■ The request ■
Look through the material below for "model". Copy every line that contains it.

■ Raw data ■
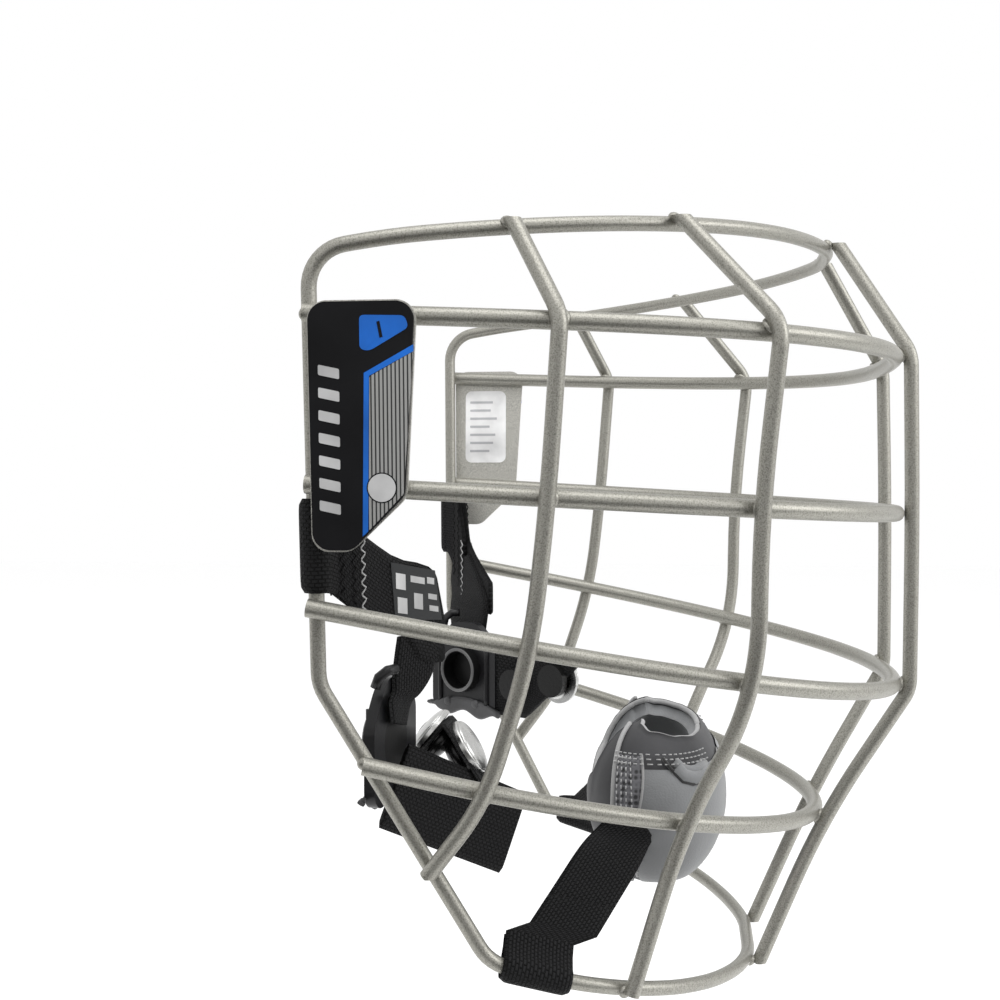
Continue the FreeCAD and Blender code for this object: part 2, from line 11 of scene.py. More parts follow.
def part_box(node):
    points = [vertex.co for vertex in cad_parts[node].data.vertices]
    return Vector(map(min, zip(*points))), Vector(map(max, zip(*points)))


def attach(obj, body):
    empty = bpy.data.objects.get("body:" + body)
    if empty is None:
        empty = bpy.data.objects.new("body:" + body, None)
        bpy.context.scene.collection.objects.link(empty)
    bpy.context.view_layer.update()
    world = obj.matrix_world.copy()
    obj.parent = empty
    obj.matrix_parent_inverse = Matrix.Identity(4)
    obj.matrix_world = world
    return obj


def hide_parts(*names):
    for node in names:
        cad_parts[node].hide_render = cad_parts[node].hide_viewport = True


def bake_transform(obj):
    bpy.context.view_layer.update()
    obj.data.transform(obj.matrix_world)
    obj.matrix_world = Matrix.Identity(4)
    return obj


MM = 0.001
UP = Vector((0, 0, 1))
ACROSS = Vector((1, 0, 0))
SIDES = {"right": -1, "left": 1}
WEBBING = 1.5 * MM
WEBBING_WIDTH = 19 * MM
TAIL_WAY = (-0.85, -0.53)       # the side straps' tails run inward and forward
SIDE_LEAN = (91.5 - 87.5) / (96.5 - 9.6)    # how much the cage narrows from temple to jaw
CUP_STRAP_ASIDE = 3.6 * MM      # from the cup's side out to the chin strap's end
STAGE_LEVEL = -0.30

random.seed(7)
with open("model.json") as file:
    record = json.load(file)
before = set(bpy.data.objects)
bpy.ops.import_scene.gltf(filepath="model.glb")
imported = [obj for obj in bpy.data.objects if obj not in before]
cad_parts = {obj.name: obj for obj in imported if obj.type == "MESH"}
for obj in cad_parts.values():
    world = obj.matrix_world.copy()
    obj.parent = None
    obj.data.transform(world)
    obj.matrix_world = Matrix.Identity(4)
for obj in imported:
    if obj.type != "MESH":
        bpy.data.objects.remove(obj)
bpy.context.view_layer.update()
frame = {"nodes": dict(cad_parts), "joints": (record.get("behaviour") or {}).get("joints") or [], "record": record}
JOINTS = {joint["name"]: joint for joint in frame["joints"]}
MOUNTS = {mount["name"]: mount for mount in frame["record"]["mounts"]}


# ---- shader building blocks -------------------------------------------------------------

def shader(name, color, roughness, metallic=0.0, **sockets):
    """A material with its Principled shader and node tree."""
    made = bpy.data.materials.new(name)
    made.use_nodes = True
    surface = made.node_tree.nodes["Principled BSDF"]
    surface.inputs["Base Color"].default_value = (*color, 1)
    surface.inputs["Roughness"].default_value = roughness
    surface.inputs["Metallic"].default_value = metallic
    for socket, value in sockets.items():
        surface.inputs[socket.replace("_", " ")].default_value = value
    return made, surface


def node(material, kind, **inputs):
    made = material.node_tree.nodes.new(kind)
    for name, value in inputs.items():
        made.inputs[name.replace("_", " ")].default_value = value
    return made


def link(material, source, target):
    material.node_tree.links.new(source, target)


def coordinates(material, kind="Object"):
    return node(material, "ShaderNodeTexCoord").outputs[kind]


def noise(material, scale, detail=2.0, kind="Object"):
    made = node(material, "ShaderNodeTexNoise", Scale=scale, Detail=detail)
    link(material, coordinates(material, kind), made.inputs["Vector"])
    return made.outputs["Fac"]


def ramp(material, value, stops):
    """Colours by value: stops are (place, colour) pairs."""
    made = material.node_tree.nodes.new("ShaderNodeValToRGB")
    elements = made.color_ramp.elements
    while len(elements) < len(stops):
        elements.new(0.5)
    for element, (place, color) in zip(elements, stops):
        element.position = place
        element.color = (*color, 1)
    link(material, value, made.inputs["Fac"])
    return made.outputs["Color"]


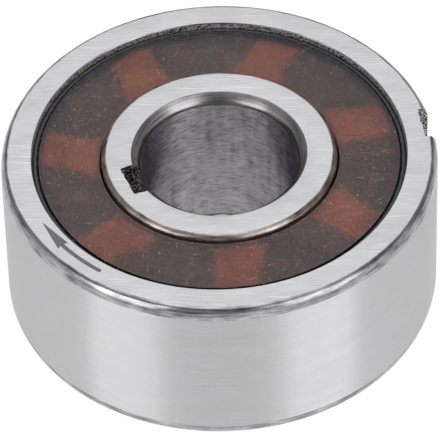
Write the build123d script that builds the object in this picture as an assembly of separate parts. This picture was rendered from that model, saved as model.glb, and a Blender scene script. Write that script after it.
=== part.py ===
from build123d import *
from math import cos, radians, sin, sqrt
import os

# A one-way clutch bearing, 8 x 22 x 9 mm, in millimetres and degrees.
# The origin is the centre of the bore, half way along it, and +Z is the axis.
# Angles run counter-clockwise from +X, seen from +Z. The housing slot is at +X.
# Between two plain tracks, sprags and balls take turns in one moulded cage.
# The inner ring turns freely counter-clockwise. Turned clockwise, it wedges the
# sprags, which lean clockwise on their way out, and drives the outer ring.

# Envelope: the walls run from the bore and from the outside to the tracks
bore_diameter = 8.0
inner_wall = 1.95
track_gap = 3.1
outer_wall = 1.95
width = 9.0

# Row of rolling and wedging elements
element_count = 7
first_sprag_angle = 9.25

# Balls and their grooves
ball_diameter = 3.969
groove_conformity = 0.52
ball_clearance = 0.01

# Ring edges
bore_chamfer = 0.42
inner_ring_edge = 0.18
outer_corner_depth = 0.36
outer_corner_height = 0.65
outer_corner_bulge = 0.04
edge_break = 0.05

# Keyways: the hub's is in the bore, the housing's in the outside
hub_key_width = 2.0
hub_key_depth = 1.0
hub_key_angle = 192.2
housing_key_width = 2.0
housing_key_depth = 0.6
housing_key_angle = 0.0
keyway_root_radius = 0.12
cutter_overrun = 1.0

# Shields and the seats they snap into
shield_seat_depth = 0.65
shield_seat_width = 0.39
shield_undercut = 0.08
undercut_height = 0.21
shield_set_back = 0.28
shield_thickness = 0.25
shield_bore_clearance = 0.11
shield_foot_width = 0.42
shield_bead_width = 0.28
shield_bead_drop = 0.04
shield_valley_drop = 0.14
shield_fit_clearance = 0.02

# Cage: a base ring that carries one finger for each sprag
cage_clearance = 0.1
cage_end_clearance = 0.12
cage_base_top = -1.0
ball_pocket_clearance = 0.115
finger_lean = 8.5
finger_inner_wall = 0.675
finger_waist_wall = 0.315
finger_outer_wall = 0.395
finger_cap = 0.55
window_corner = 0.1

# Sprags: two cams with offset centres, and a waist between them
sprag_end_clearance = 0.1
sprag_side_clearance = 0.125
sprag_foot_width = 1.25
sprag_waist_width = 0.9
inner_cam_radius = 1.35
outer_cam_radius = 1.5
cam_offset = 0.165
sprag_clearance = 0.01
sprag_corner = 0.08

# Bowed leaf springs, one in each sprag window
spring_end_clearance = 0.5
spring_width = 0.55
spring_thickness = 0.08
spring_shift = 0.33
spring_seat_clearance = 0.005
spring_sprag_clearance = 0.1

# Worked out from the sizes above
half_width = width / 2
bore_radius = bore_diameter / 2
inner_track = bore_radius + inner_wall
pitch_radius = inner_track + track_gap / 2
outer_track = inner_track + track_gap
outside_radius = outer_track + outer_wall
ball_radius = ball_diameter / 2
groove_radius = groove_conformity * ball_diameter
pitch_angle = 360 / element_count
first_ball_angle = first_sprag_angle + pitch_angle / 2
seat_height = half_width - shield_seat_depth
recess_radius = outer_track + shield_seat_width
shield_top_height = half_width - shield_set_back
shield_underside = shield_top_height - shield_thickness
cage_inner_radius = inner_track + cage_clearance
cage_outer_radius = outer_track - cage_clearance
cage_end = shield_underside - cage_end_clearance
window_height = cage_end - finger_cap
window_width = sprag_foot_width + 2 * sprag_side_clearance
sprag_length = 2 * (window_height - sprag_end_clearance)
spring_length = 2 * (window_height - spring_end_clearance)


def turned(outline):
    """One closed outline in radius and height, turned about Z and mirrored below."""
    upper_half = revolve(Plane.XZ * make_face(outline), Axis.Z)
    return upper_half + mirror(upper_half, about=Plane.XY)


def keyway_cutter(floor_radius, mouth_radius, slot_width, angle):
    """The metal that one keyway takes away, with rounded corners at its floor."""
    depth = abs(mouth_radius - floor_radius)
    block = Box(depth, slot_width, width + 2 * cutter_overrun)
    corners = block.edges().filter_by(Axis.Z).sort_by(Axis.X)
    floor_corners = corners[-2:] if floor_radius > mouth_radius else corners[:2]
    block = fillet(floor_corners, keyway_root_radius)
    return Rot(Z=angle) * Pos(X=(floor_radius + mouth_radius) / 2) * block


def ball_groove(bottom_radius, side):
    """The ring-shaped groove whose bottom lies at a radius; side is 1 when it opens inwards."""
    return Torus(bottom_radius - side * groove_radius, groove_radius)


def make_outer_ring():
    """Ring with the outer track, a ball groove, two shield seats and the housing slot."""
    corner_start = (outside_radius - outer_corner_depth, half_width)
    corner_end = (outside_radius, half_width - outer_corner_height)
    corner_middle = (
        outside_radius - outer_corner_depth / 2 + outer_corner_bulge,
        half_width - outer_corner_height / 2 + outer_corner_bulge,
    )
    undercut_radius = recess_radius + shield_undercut
    outline = Polyline(
        corner_end,
        (outside_radius, 0),
        (outer_track, 0),
        (outer_track, seat_height),
        (undercut_radius, seat_height),
        (undercut_radius, seat_height + undercut_height),
        (recess_radius, seat_height + undercut_height + shield_undercut),
        (recess_radius, half_width - edge_break),
        (recess_radius + edge_break, half_width),
        corner_start,
    ) + ThreePointArc(corner_start, corner_middle, corner_end)
    ring = turned(outline)
    ring -= ball_groove(pitch_radius + ball_radius + ball_clearance, 1)
    return ring - keyway_cutter(
        outside_radius - housing_key_depth,
        outside_radius + cutter_overrun,
        housing_key_width,
        housing_key_angle,
    )


def make_inner_ring():
    """Ring with the chamfered bore, the inner track, a ball groove and the hub keyway."""
    outline = Polyline(
        (bore_radius, 0),
        (bore_radius, half_width - bore_chamfer),
        (bore_radius + bore_chamfer, half_width),
        (inner_track - inner_ring_edge, half_width),
        (inner_track, half_width - inner_ring_edge),
        (inner_track, 0),
        close=True,
    )
    ring = turned(outline)
    ring -= ball_groove(pitch_radius - ball_radius - ball_clearance, -1)
    return ring - keyway_cutter(
        bore_radius + hub_key_depth,
        bore_radius - cutter_overrun,
        hub_key_width,
        hub_key_angle,
    )


def make_shield():
    """Flat plate with a bead round its rim and a foot that snaps under the recess wall."""
    inner_radius = inner_track + shield_bore_clearance
    rim_radius = recess_radius + shield_undercut - shield_fit_clearance
    foot_inner_radius = rim_radius - shield_foot_width
    bead_outer = (recess_radius - shield_fit_clearance, seat_height + undercut_height)
    valley = (bead_outer[0] - shield_bead_width, shield_top_height - shield_valley_drop)
    bead_top = (
        (valley[0] + bead_outer[0]) / 2,
        shield_top_height - shield_bead_drop,
    )
    plate_edge = (valley[0] - edge_break, shield_top_height)
    outline = Polyline(
        bead_outer,
        (rim_radius, seat_height + undercut_height - shield_fit_clearance),
        (rim_radius, seat_height),
        (foot_inner_radius, seat_height),
        (foot_inner_radius, shield_underside),
        (inner_radius, shield_underside),
        (inner_radius, shield_top_height - edge_break),
        (inner_radius + edge_break, shield_top_height),
        plate_edge,
        valley,
    ) + ThreePointArc(valley, bead_top, bead_outer)
    return revolve(Plane.XZ * make_face(outline), Axis.Z)


def waisted_outline(inner_end, outer_end, inner_half, waist_half, outer_half):
    """Two opposite sides that curve in to a waist at the pitch circle, along X."""
    return (
        Line((inner_end, -inner_half), (inner_end, inner_half))
        + ThreePointArc((inner_end, inner_half), (0, waist_half), (outer_end, outer_half))
        + Line((outer_end, outer_half), (outer_end, -outer_half))
        + ThreePointArc((outer_end, -outer_half), (0, -waist_half), (inner_end, -inner_half))
    )


def leaning(shape):
    """Lean a shape that lies along X clockwise, and set it on the pitch circle."""
    return Pos(X=pitch_radius) * Rot(Z=-finger_lean) * shape


def around(shape, index, first_angle):
    """Turn a shape made at +X to its own place in the row."""
    return Rot(Z=first_angle + index * pitch_angle) * shape


def make_finger():
    """One cage finger at +X, still wider than the cage in its radial direction."""
    reach = track_gap / 2
    outline = waisted_outline(
        -reach,
        reach,
        window_width / 2 + finger_inner_wall,
        window_width / 2 + finger_waist_wall,
        window_width / 2 + finger_outer_wall,
    )
    finger = extrude(make_face(outline), 2 * cage_end)
    return leaning(Pos(Z=-cage_end) * finger)


def make_window():
    """The slot through one finger that holds a sprag and its spring."""
    slot = Box(2 * track_gap, window_width, 2 * window_height)
    return leaning(fillet(slot.edges().filter_by(Axis.X), window_corner))


def make_cage():
    """Crown cage: a base ring with a dish under each ball and a windowed finger at each sprag."""
    envelope = Cylinder(cage_outer_radius, 2 * cage_end) - Cylinder(
        cage_inner_radius, 2 * cage_end
    )
    base_height = cage_end + cage_base_top
    base = Pos(Z=cage_base_top - base_height / 2) * Cylinder(cage_outer_radius, base_height)
    finger = make_finger()
    fingers = [around(finger, k, first_sprag_angle) for k in range(element_count)]
    cage = (base + fingers) & envelope
    pocket = Pos(X=pitch_radius) * Sphere(ball_radius + ball_pocket_clearance)
    window = make_window()
    pockets = [around(pocket, k, first_ball_angle) for k in range(element_count)]
    windows = [around(window, k, first_sprag_angle) for k in range(element_count)]
    return cage - pockets - windows


def cam_centre(radius, sideways):
    """A cam centre at +X, seen along the leaning line of the finger through the pitch circle."""
    x = sqrt(radius**2 - sideways**2) - pitch_radius
    lean = radians(finger_lean)
    return Vector(x * cos(lean) - sideways * sin(lean), x * sin(lean) + sideways * cos(lean))


def cam_corner(centre, cam_radius, sideways, outwards):
    """The point of a cam at a distance to the side of the leaning line."""
    return (centre.X + outwards * sqrt(cam_radius**2 - (sideways - centre.Y) ** 2), sideways)


def make_sprag():
    """One sprag at +X: it stands 0.01 mm off both tracks and leans clockwise."""
    foot = cam_centre(inner_track + sprag_clearance + inner_cam_radius, cam_offset / 2)
    head = cam_centre(outer_track - sprag_clearance - outer_cam_radius, -cam_offset / 2)
    half_foot = sprag_foot_width / 2
    half_waist = sprag_waist_width / 2
    foot_left = cam_corner(foot, inner_cam_radius, half_foot, -1)
    foot_right = cam_corner(foot, inner_cam_radius, -half_foot, -1)
    head_left = cam_corner(head, outer_cam_radius, half_foot, 1)
    head_right = cam_corner(head, outer_cam_radius, -half_foot, 1)
    outline = (
        ThreePointArc(foot_right, (foot.X - inner_cam_radius, foot.Y), foot_left)
        + ThreePointArc(foot_left, (0, half_waist), head_left)
        + ThreePointArc(head_left, (head.X + outer_cam_radius, head.Y), head_right)
        + ThreePointArc(head_right, (0, -half_waist), foot_right)
    )
    face = make_face(outline)
    face = fillet(face.vertices(), sprag_corner)
    return leaning(Pos(Z=-sprag_length / 2) * extrude(face, sprag_length))


def make_sprag_spring():
    """One bowed leaf at +X, standing on the window's clockwise wall and bowed towards the sprag."""
    wall = -window_width / 2 + spring_seat_clearance
    crest = -sprag_waist_width / 2 - spring_sprag_clearance
    bow = crest - wall - spring_thickness
    end = spring_length / 2
    back = ThreePointArc((wall, -end), (wall + bow, 0), (wall, end))
    front = ThreePointArc((crest - bow, end), (crest, 0), (crest - bow, -end))
    outline = (
        back
        + Line((wall, end), (crest - bow, end))
        + front
        + Line((crest - bow, -end), (wall, -end))
    )
    leaf = extrude(Plane.YZ * make_face(outline), spring_width / 2, both=True)
    return leaning(Pos(X=spring_shift) * leaf)


def make_ball():
    """One ball at +X."""
    return Pos(X=pitch_radius) * Sphere(ball_radius)


def write(name, shape):
    """Write one node's solid to its own file."""
    export_step(shape, f"parts/{name}.step")


def main():
    """Make every piece in place and write one file for each."""
    os.makedirs("parts", exist_ok=True)
    write("outer_ring", make_outer_ring())
    write("inner_ring", make_inner_ring())
    write("cage", make_cage())
    shield = make_shield()
    write("shield_top", shield)
    write("shield_bottom", mirror(shield, about=Plane.XY))
    ball = make_ball()
    sprag = make_sprag()
    spring = make_sprag_spring()
    for k in range(element_count):
        write(f"ball_{k + 1}", around(ball, k, first_ball_angle))
        write(f"sprag_{k + 1}", around(sprag, k, first_sprag_angle))
        write(f"sprag_spring_{k + 1}", around(spring, k, first_sprag_angle))


main()
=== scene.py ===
"""Looks for a one-way clutch bearing: ground rings, tinted shields and a moulded cage.

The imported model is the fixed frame. Its rings and shields are turned again here with finer
edges, rough keyways and an etched arrow; its cage, balls, sprags and springs stay and get
their finishes. Sizes are in millimetres and angles in degrees until a mesh is made.
"""

import logging
import math
from abc import ABC, abstractmethod
from collections.abc import Callable, Iterable
from dataclasses import dataclass, field
from enum import Enum

import bmesh
import bpy
from bmesh.types import BMEdge, BMesh, BMVert
from bpy.types import ID, Material, Node, NodeSocket, NodeTree, Object, World
from mathutils import Matrix, Vector, noise


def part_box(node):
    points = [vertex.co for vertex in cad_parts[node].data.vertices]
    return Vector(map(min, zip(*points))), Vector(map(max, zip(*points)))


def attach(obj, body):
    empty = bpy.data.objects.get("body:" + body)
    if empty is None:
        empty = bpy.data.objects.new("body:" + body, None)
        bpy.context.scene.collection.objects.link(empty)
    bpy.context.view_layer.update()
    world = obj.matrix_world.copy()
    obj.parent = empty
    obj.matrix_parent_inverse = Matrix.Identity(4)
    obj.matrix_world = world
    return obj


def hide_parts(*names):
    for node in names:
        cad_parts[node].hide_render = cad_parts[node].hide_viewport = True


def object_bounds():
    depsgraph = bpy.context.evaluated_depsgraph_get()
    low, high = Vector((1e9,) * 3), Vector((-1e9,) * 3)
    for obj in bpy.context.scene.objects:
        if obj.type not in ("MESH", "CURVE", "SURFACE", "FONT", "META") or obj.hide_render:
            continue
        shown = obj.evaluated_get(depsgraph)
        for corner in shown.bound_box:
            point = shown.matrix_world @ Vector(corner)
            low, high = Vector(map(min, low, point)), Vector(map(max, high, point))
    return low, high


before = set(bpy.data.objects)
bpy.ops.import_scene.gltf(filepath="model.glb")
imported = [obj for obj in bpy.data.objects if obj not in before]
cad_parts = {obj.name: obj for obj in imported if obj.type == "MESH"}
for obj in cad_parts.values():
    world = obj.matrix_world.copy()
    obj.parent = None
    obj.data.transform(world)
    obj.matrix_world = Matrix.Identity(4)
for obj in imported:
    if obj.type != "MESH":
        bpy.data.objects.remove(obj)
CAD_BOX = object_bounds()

LOG = logging.getLogger("clutch_bearing")
MM = 0.001
MERGE_REACH = 0.0001
LOOP_REACH = 0.004
REGION_REACH = 0.01
BORE_REACH = 0.002
SHARP_ANGLE = 32.0
FLAT_WEIGHT = 90
GRAIN_CORE = (0.3, 0.7)
WHITE = (1.0, 1.0, 1.0, 1.0)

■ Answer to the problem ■
with open("model.json") as file:
bpy.ops.import_scene.gltf(filepath="model.glb")
Write the build123d script that builds the object in this picture as an assembly of separate parts. This picture was rendered from that model, saved as model.glb, and a Blender scene script. Write that script after it.
The imported model is the fixed frame. Its rings and shields are turned again here with finer
bpy.ops.import_scene.gltf(filepath="model.glb")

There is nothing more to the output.